Жестокость и милосердие

Жестокость и милосердие

Михаил Поздняев

«...И все же завидна судьба человека, который и после смерти шлет своему читателю все новые и новые сочинения. Они лежали до поры до времени. Он, взыскательный, хотел их доделывать. И — не пришлось.

Как хорошо бы собрать — и ведь пора — всю его прозу в одном, или в двух, или в трех, или в скольких там томах. Эти его и веселые и сердитые сочинения...»

Так Павел Нилин прощался с Александром Яшиным.

Эта его заметка на прощание, впервые опубликованная после смерти — наряду с полутора десятками других рассказов и записей (иные ждали поры и времени больше полувека!), — эти строки в нашем восприятии обретают ныне уже совершенно особый новый смысл.

Вот они и изданы — два больших тома прозы Павла Филипповича Нилина, а несколько раньше — тоже большая книга его рассказов, напечатанных и не напечатанных при жизни. Двухтомник подводит итог: строгость, основательность и, так сказать, мемориальность — не только в объеме, но и в составе, структуре издания. Книга рассказов, в коей по соседству с лучшими нилинскими вещами, такими, как «Дурь», «Впервые замужем», ничуть не уступающие им «Счастливая женщина», «Один печальный день», «Загадочные миры», — эта книга разворачивает ту же самую писательскую судьбу в ракурсе неожиданном и впечатляющем. Это — книга живого автора.

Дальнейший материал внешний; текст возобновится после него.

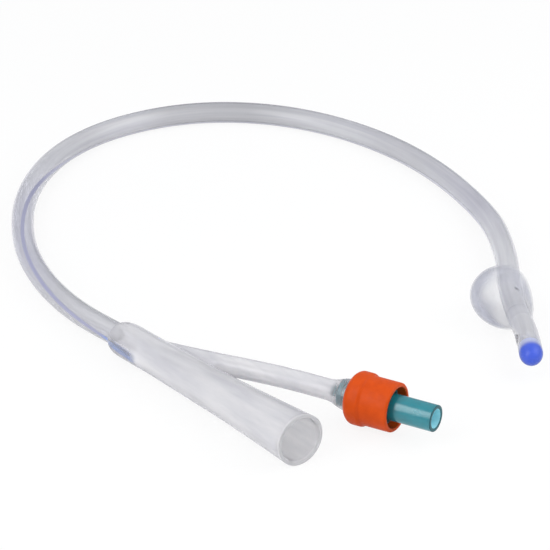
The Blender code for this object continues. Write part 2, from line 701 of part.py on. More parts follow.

«...И все же завидна судьба человека, который и после смерти...»

Сказанное не означает, что нам необходимо выбирать из предложенных двух вариантов какой-то единственный. Но есть необходимость сравнения, взаимодополнения. Ибо двухтомное «Избранное» без «Загадочных миров» — так же неполно, как и книга «Варя Лугина и ее первый муж» — без повести «Жестокость». В каждом отдельном случае мы понимаем действительный талант Павла Нилина. Сравнивая и дополняя, вдруг обнаруживаем, что читаем классику.

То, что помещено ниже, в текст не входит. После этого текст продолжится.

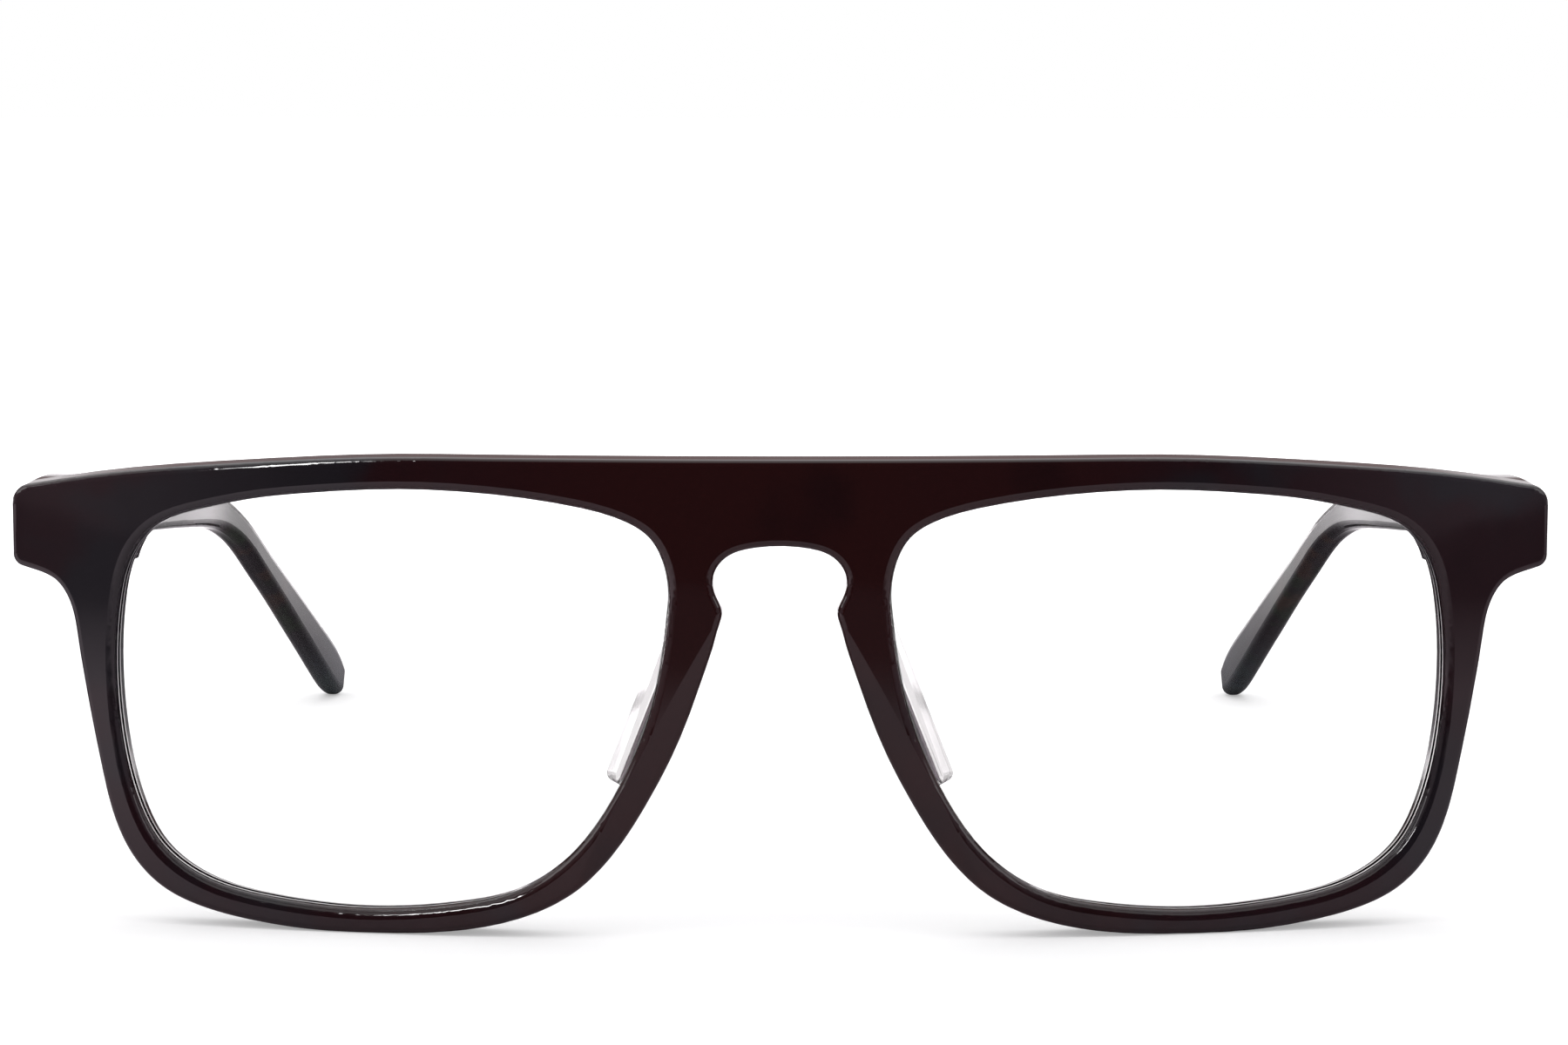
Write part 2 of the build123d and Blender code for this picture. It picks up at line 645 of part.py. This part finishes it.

Нам следует говорить не о пресловутом «втором рождении» писателя, а о явлении известного, признанного, маститого писателя уже не в хронологических скобках — во времени большом, где есть место Федору Абрамову и Юрию Казакову, Александру Вампилову и Юрию Трифонову.

Перечитывая почти все из написанного Павлом Нилиным, обращаешь внимание не на крупность и талантливость (хотя у него почти нет произведений, которые нынче «не читаются»).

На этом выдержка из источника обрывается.